Looking at the loose chevron weave of the fabric, combinations of forms emerged in my head. This is spatial reasoning which has everyday applications because it involves problem solving. Multiple studies show that early music instruction is linked to enhanced spatial reasoning abilities. Overall, learning to play a musical instrument has many mental, cognitive and emotional health benefits and should be emphasized in primary education.
No activity uses the entire brain like playing music. To illustrate, when our eyes see musical notes our brain converts these abstract symbols to appropriate timed sounds executed in rhythm by the coordination of our fingers/hands/feet. The result is improved fine motor, reading, listening, concentration and math skills.
Nearly 2,400 years ago Plato said, “I would teach children music, physics, and philosophy; but most importantly music, for the patterns in music and all the arts are the keys to learning.”
37”h x 35”w
Hand stitched, hand quilted, warp and weft threads were pulled then gathered into a tassel.
Found fabric, found metal ring, found wool batting, embroidery floss, thread, cotton backing.
Make Do and Mend
Today it's simply not enough that we use a recycle bin and donate unwanted stuff. More paramount is examining our consumer habits and sensibilities.

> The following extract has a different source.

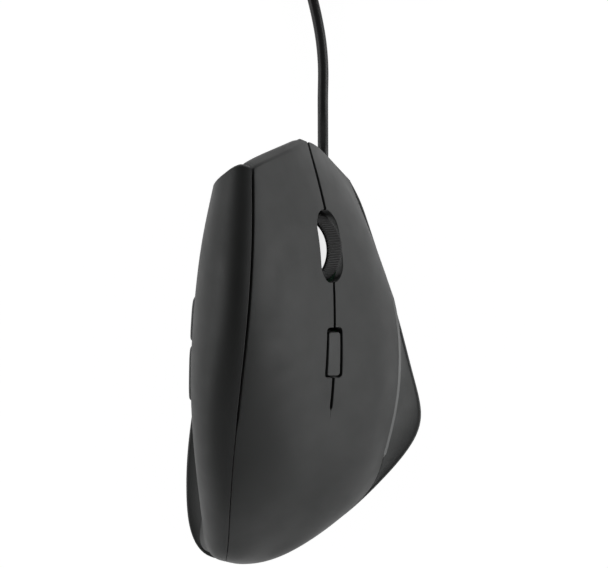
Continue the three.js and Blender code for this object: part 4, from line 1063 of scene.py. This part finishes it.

It wasn't that long ago when clothing and household purchases were intended to last years or even one's lifetime. Now the lifespan of personal items measures weeks or months. Consequently, there's a tremendous cost to natural resources and, unwittingly, even to our psychic health. An attitude of detachment and short-term view pervades our lifestyles. Discard and replace has become the norm rather than take the time to patch a tear or sew a button.
We can choose to see beauty not discord, see worth not trash. Creatively utilize items we already own and rejuvenate tired ones.
33”h x 46”w x 1”d
Machine stitched, hand quilted, hand beaded, hand appliqued, hand sewn button holes, garland pieces were hand sanded to obscure holiday motif and enhance texture and attached to be functional buttons.
Damaged tablecloth, recycled fabric, discarded plastic garland, faux fur from outgrown childs clothing, leftover beads from kids activity kit, cotton thread, found thread, cotton blend batting, commercial cotton backing.
House Home Hive Habitat
Some years back I decided to replace a large swath of lawn with native plants and learn to garden. I hoped to conserve water and create a more attractive outdoor space. Where there were none, I was thrilled with the abundance of new wildlife. The colors of blooming flowers drew bees, butterflies and hummingbirds to my fledgling garden.
Simple individual acts such as choosing native plants and avoiding pesticides support habitat for pollinators.
Not only do bees give us honey, they also pollinate almost half of our food crops worldwide. While honey bees are identified as the most important single species of pollinator in the world, there are alarming reports of diminished and collapsed bee colonies.
This abstract house with windows, rooms and walls of flowers represents the bees' habitat as well as the home shared by all creatures on earth. An hourglass on the door links to Albert Einstein's dire warning..."if the bee disappeared off the surface of the globe, man would have only four years to live".
Follow the lines. Utilizing basic plain weave and counting stitches, linear and geometric forms were created. I find the process and results akin to nature. Whether a snowflake or wildflowers blanketing a prairie, it's not random at all, rather it's always a congruent form or pattern.
Today, our natural environment and conservation are inseparable topics. Repurposing a coffee bean sack as my blank canvas, grid work inspired the creation of this piece.
Along the way, all the wool ends hung loosely inside the sack creating volume and warmth. And working this piece on my lap I appreciated this extra heat during those frigid winter days. Baby quilts had come to mind. I added cotton batting and stitched the layers together accentuating the visual lines.
The mixed materials from fine wool to the common raffia challenge the notions of value. Use once and toss is sadly too familiar. An item has worth when we choose to hold onto it and use it responsibly.
Nature was the visual imagery that guided this project. I thought of landscapes with rolling hills, wind rustling the leaves, clouds moving overhead, water flowing and shaping the earth, and even of fire as renewing life. As the project came together, these thoughts were condensed to 'fire, air, water and earth' which represent four of the five basic elements in ancient philosophies. And the term quintessence literally means 'the fifth element' in Latin.
Our natural environment consists of more than just that which are tangible. I think it's inherently spiritual and esoteric as well — possibly even otherworldly at times.
Quilts inspired this project as the title references the traditional method of stitching small fabric blocks to create a whole, designed in ornamental patterns.
I'm drawn to the resourcefulness of quilters past who repurposed fabric scraps and constructed something utilitarian that's just as pleasing to behold. More than that, each quilt is an original, relying on the remnants at hand and the patience and skill of the quilter.
With Pieced, I had the opportunity to showcase the bountiful qualities of natural woods in all their many hues and unique characteristics. All woods in Pieced are presented in their natural state, no color additives were used.
2.08.18 Awarded BEST OF SHOW at ArtSpace Gallery’s Transformation Group Exhibit, presented by the Round Rock Arts Council.